MATERIAL
+===+
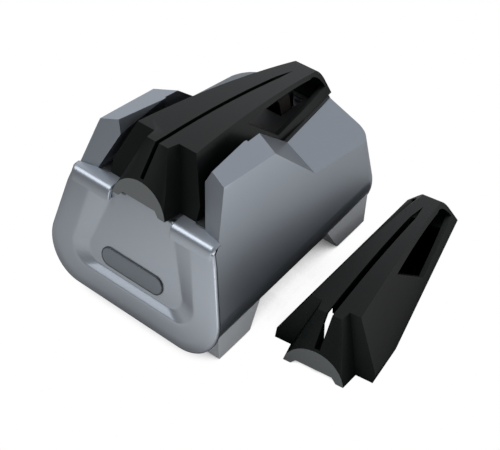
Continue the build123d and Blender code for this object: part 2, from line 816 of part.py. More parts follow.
with BuildPart() as drive_frame:
    with BuildSketch(level(0)):
        with Locations((0, frame_centre_y)):
            RectangleRounded(2 * frame_foot_half, frame_long, frame_margin / 2)
    extrude(amount=frame_foot_top)
    for plate_y in (front_plate_y, rear_plate_y):
        with BuildSketch(front(plate_y + plate_thick)):
            with BuildLine():
                Polyline((-plate_half, 0), (plate_half, 0), (plate_half, drive_z), (block_half, plate_top_z),
                         (-block_half, plate_top_z), (-plate_half, drive_z), close=True)
            make_face()
        extrude(amount=plate_thick)
    split(bisect_by=through(*base_top), keep=Keep.TOP)
    # guide block that carries the tension arm, on an upright behind the belt
    with BuildSketch(level(block_low_z)):
        with Locations((0, (block_front_y + rear_plate_y + plate_thick) / 2)):
            Rectangle(2 * block_half, rear_plate_y + plate_thick - block_front_y)
    extrude(amount=block_top_z - block_low_z)
    with BuildSketch(level(block_low_z + block_floor)):
        with Locations((0, arm_front_y + arm_thick / 2)):
            Rectangle(2 * (arm_half + arm_gap), arm_thick + 2 * arm_gap)
    extrude(amount=block_top_z - block_low_z, mode=Mode.SUBTRACT)
    add(disc(front_plate_y, rear_plate_y + plate_thick, drive_z, bearing_r + push_gap), mode=Mode.SUBTRACT)
    with BuildSketch(level(0)):
        with Locations((0, frame_centre_y)):
            with GridLocations(*screw_grid, 2, 2):
                Circle(screw_r + screw_gap)
    extrude(amount=frame_foot_top, mode=Mode.SUBTRACT)
write(drive_frame.part, "drive_frame")

for name, plate_y in (("front_bearing", front_plate_y), ("rear_bearing", rear_plate_y)):
    write(disc(plate_y, plate_y + plate_thick, drive_z, bearing_r, shaft_r + running), name)

shaft_end_y = rear_plate_y + plate_thick + shaft_over
write(disc(shaft_front_y, shaft_end_y, drive_z, shaft_r), "drive_shaft")
write(disc(belt_y - wheel_wide / 2, belt_y + wheel_wide / 2, drive_z, drive_r, shaft_r), "drive_wheel")
write(disc(motor_front_y + motor_cap + armature_gap, motor_back_y - motor_cap - armature_gap, drive_z,
           armature_r, shaft_r), "motor_armature")

blade_from = fan_hub_r - blade_root
blade_to = fan_r - blade_short
with BuildPart() as motor_fan:
    add(disc(fan_y, fan_y + fan_disc, drive_z, fan_r, shaft_r))
    add(disc(fan_y, fan_y + fan_wide, drive_z, fan_hub_r, shaft_r))
    with BuildSketch(front(fan_y + fan_wide)):
        with Locations((0, drive_z)):
            with PolarLocations((blade_from + blade_to) / 2, fan_blades):
                Rectangle(blade_to - blade_from, fan_disc)
    extrude(amount=fan_wide)
write(motor_fan.part, "motor_fan")

with BuildPart() as motor_can:
    add(disc(motor_front_y + motor_cap, motor_back_y, drive_z, motor_r, motor_r - motor_shell))
    add(disc(motor_back_y - motor_cap, motor_back_y, drive_z, motor_r, shaft_r + running))
write(motor_can.part, "motor_can")

with BuildPart() as motor_end_cap:
    add(disc(motor_front_y, motor_front_y + motor_cap, drive_z, motor_r, shaft_r + running))
write(motor_end_cap.part, "motor_end_cap")

with BuildPart() as motor_cradle:
    with BuildSketch(front(motor_back_y - motor_cap)):
        with Locations((0, drive_z / 2)):
            Rectangle(2 * cradle_half, drive_z)
    extrude(amount=motor_back_y - motor_front_y - cradle_short)
    split(bisect_by=through(*base_top), keep=Keep.TOP)
    split(bisect_by=level(drive_z - cradle_drop), keep=Keep.BOTTOM)
    add(disc(motor_front_y, motor_back_y, drive_z, motor_r + push_gap), mode=Mode.SUBTRACT)
write(motor_cradle.part, "motor_cradle")

with BuildPart() as tension_arm:
    with BuildSketch(front(arm_front_y + arm_thick)):
        with Locations((0, (arm_low_z + idler_z) / 2)):
            Rectangle(2 * arm_half, idler_z - arm_low_z)
        with Locations((0, idler_z)):
            Circle(arm_half)
            Circle(axle_r, mode=Mode.SUBTRACT)
    extrude(amount=arm_thick)
write(tension_arm.part, "tension_arm")

idler_front_y = belt_y - wheel_wide / 2
with BuildPart() as idler_axle:
    add(disc(idler_front_y - axle_over, arm_front_y + arm_thick, idler_z, axle_r))
    add(disc(idler_front_y - axle_over - axle_head, idler_front_y - axle_over, idler_z, axle_head_r))
write(idler_axle.part, "idler_axle")
write(disc(idler_front_y, belt_y + wheel_wide / 2, idler_z, idler_r, axle_r + running), "idler_wheel")


def belt_loop(gap):
    """Outline round both wheels, this far off them, for an upright plane. Local y is height."""
    with BuildSketch() as loop:
        with Locations((0, drive_z)):
            Circle(drive_r + gap)
        with Locations((0, idler_z)):
            Circle(idler_r + gap)
        make_hull()
    return loop.sketch


with BuildPart() as abrasive_belt:
    with BuildSketch(front(belt_y + belt_wide / 2)):
        add(belt_loop(belt_gap + belt_thick))
        add(belt_loop(belt_gap), mode=Mode.SUBTRACT)
    extrude(amount=belt_wide)
write(abrasive_belt.part, "abrasive_belt")

spring_low = block_low_z + block_floor
spring_high = arm_low_z - spring_low - spring_wire
spring_at = (machine_x, machine_y + arm_front_y + arm_thick / 2, spring_low + spring_wire / 2)
with BuildPart() as tension_spring:
    with BuildLine():
        coil = Helix(pitch=spring_high / spring_turns, height=spring_high, radius=spring_r, center=spring_at)
    with BuildSketch(Plane(origin=coil @ 0, z_dir=coil % 0)):
        Circle(spring_wire / 2)
    sweep()
write(tension_spring.part, "tension_spring")

# ---------------------------------------------------------------- switch, power inlet and circuit board
pivot_y = rear_y - rocker_in
rocker_room = rocker_r + rocker_gap
with BuildPart() as switch_bezel:
    with BuildSketch(front(rear_y + bezel_flange)):
        with Locations((switch_x, switch_z)):
            RectangleRounded(bezel_size[0] + 2 * bezel_rim, bezel_size[1] + 2 * bezel_rim, bezel_rim)
    extrude(amount=bezel_flange)
    with BuildSketch(front(rear_y)):
        with Locations((switch_x, switch_z)):
            Rectangle(*bezel_size)
    extrude(amount=bezel_deep)
    with BuildSketch(side(switch_x)):
        with Locations((pivot_y, switch_z)):
            Circle(rocker_room)
    extrude(amount=rocker_wide / 2 + rocker_gap, both=True, mode=Mode.SUBTRACT)
    with BuildSketch(side(switch_x)):
        with Locations((pivot_y, switch_z)):
            Circle(stub_r + running)
    extrude(amount=rocker_wide / 2 + stub_long + rocker_gap, both=True, mode=Mode.SUBTRACT)
write(switch_bezel.part, "switch_bezel")

tilt = radians(rocker_tilt)
rocker_plane = Plane(
    origin=(machine_x + switch_x, machine_y + pivot_y, switch_z),
    x_dir=(0, cos(tilt), -sin(tilt)),
    z_dir=(1, 0, 0),
)
face_in = rocker_in + bezel_flange
with BuildPart() as rocker_switch:
    with BuildSketch(rocker_plane):
        Circle(rocker_r)
        with BuildLine():
            Polyline((face_in - rocker_dip, 0), (face_in + rocker_flare, rocker_r), (2 * rocker_r, rocker_r),
                     (2 * rocker_r, -rocker_r), (face_in + rocker_flare, -rocker_r), close=True)
        make_face(mode=Mode.SUBTRACT)
    extrude(amount=rocker_wide / 2, both=True)
    with BuildSketch(rocker_plane):
        Circle(stub_r)
    extrude(amount=rocker_wide / 2 + stub_long, both=True)
write(rocker_switch.part, "rocker_switch")

with BuildPart() as power_inlet:
    with BuildSketch(front(rear_y + bezel_flange)):
        with Locations((inlet_x, inlet_z)):
            Circle(inlet_flange_r)
    extrude(amount=bezel_flange)
    with BuildSketch(front(rear_y)):
        with Locations((inlet_x, inlet_z)):
            Circle(inlet_r)
    extrude(amount=inlet_deep)
    with BuildSketch(front(rear_y + bezel_flange)):
        with Locations((inlet_x, inlet_z)):
            Circle(inlet_bore_r)
            Circle(contact_r, mode=Mode.SUBTRACT)
    extrude(amount=inlet_deep, mode=Mode.SUBTRACT)
write(power_inlet.part, "power_inlet")

with BuildPart() as circuit_board:
    with BuildSketch(level(board_z)):
        with Locations((board_x, board_y)):
            Rectangle(*board_size)
    extrude(amount=board_thick)
write(circuit_board.part, "circuit_board")

with BuildPart() as board_standoffs:
    with BuildSketch(level(0)):
        with Locations((board_x, board_y)):
            with GridLocations(board_size[0] - 2 * standoff_inset, board_size[1] - 2 * standoff_inset, 2, 2):
                Circle(standoff_r)
    extrude(amount=board_z)
    split(bisect_by=through(*base_top), keep=Keep.TOP)
write(board_standoffs.part, "board_standoffs")

# ---------------------------------------------------------------- the two guides
make_guide("knife_guide", seat_plane, seated_ridge, seated_slot)
make_guide("spare_guide", table_plane, spare_ridge, spare_slot)
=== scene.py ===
import math

import bmesh
import bpy
from mathutils import Matrix, Vector


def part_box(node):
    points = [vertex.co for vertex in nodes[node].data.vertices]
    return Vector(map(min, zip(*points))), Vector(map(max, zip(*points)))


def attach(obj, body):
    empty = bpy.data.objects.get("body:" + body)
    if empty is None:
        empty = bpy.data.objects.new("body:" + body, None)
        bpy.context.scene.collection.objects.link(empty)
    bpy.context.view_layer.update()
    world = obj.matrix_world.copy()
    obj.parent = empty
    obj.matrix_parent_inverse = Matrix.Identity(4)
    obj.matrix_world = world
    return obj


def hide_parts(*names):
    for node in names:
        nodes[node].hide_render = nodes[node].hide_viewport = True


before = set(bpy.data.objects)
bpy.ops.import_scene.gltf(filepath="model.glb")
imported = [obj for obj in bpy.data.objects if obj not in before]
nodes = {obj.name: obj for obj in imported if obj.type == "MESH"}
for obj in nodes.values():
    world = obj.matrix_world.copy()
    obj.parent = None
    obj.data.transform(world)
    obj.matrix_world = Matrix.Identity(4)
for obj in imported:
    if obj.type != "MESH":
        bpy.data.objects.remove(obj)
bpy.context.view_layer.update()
mm = 0.001

# ---- Camera, floor and light
# A white table in a pale studio. A large soft box hangs over the left front, and three weaker ones stand
# behind and at both sides. The room dims towards the horizon, so that satin and black surfaces show
# their form.
view_from = Vector((0.41025, -0.52212, 0.71510))
view_azimuth = math.radians(40.246)
view_elevation = math.radians(45.507)
view_roll = math.radians(-1.274)
view_lens = 83.52

back = Vector((math.sin(view_azimuth) * math.cos(view_elevation),
               -math.cos(view_azimuth) * math.cos(view_elevation),
               math.sin(view_elevation)))
level_right = (-back).cross(Vector((0, 0, 1))).normalized()
level_up = level_right.cross(-back)
right = math.cos(view_roll) * level_right + math.sin(view_roll) * level_up
up = -math.sin(view_roll) * level_right + math.cos(view_roll) * level_up
camera = bpy.data.objects.new("camera", bpy.data.cameras.new("camera"))
camera.matrix_world = Matrix.Translation(view_from) @ Matrix((right, up, back)).transposed().to_4x4()
camera.data.lens = view_lens
camera.data.sensor_width = 36
camera.data.clip_start = 0.01
bpy.context.scene.collection.objects.link(camera)
bpy.context.scene.camera = camera
bpy.context.scene.view_settings.view_transform = "Standard"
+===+
THE EXERCISE
Give back, word for word, only the lines above from the line holding "the two guides" to the line holding "nodes[node].hide_render = nodes[node].hide_viewport", both included.

TASK RESPONSE
# ---------------------------------------------------------------- the two guides
make_guide("knife_guide", seat_plane, seated_ridge, seated_slot)
make_guide("spare_guide", table_plane, spare_ridge, spare_slot)
=== scene.py ===
import math

import bmesh
import bpy
from mathutils import Matrix, Vector


def part_box(node):
    points = [vertex.co for vertex in nodes[node].data.vertices]
    return Vector(map(min, zip(*points))), Vector(map(max, zip(*points)))


def attach(obj, body):
    empty = bpy.data.objects.get("body:" + body)
    if empty is None:
        empty = bpy.data.objects.new("body:" + body, None)
        bpy.context.scene.collection.objects.link(empty)
    bpy.context.view_layer.update()
    world = obj.matrix_world.copy()
    obj.parent = empty
    obj.matrix_parent_inverse = Matrix.Identity(4)
    obj.matrix_world = world
    return obj


def hide_parts(*names):
    for node in names:
        nodes[node].hide_render = nodes[node].hide_viewport = True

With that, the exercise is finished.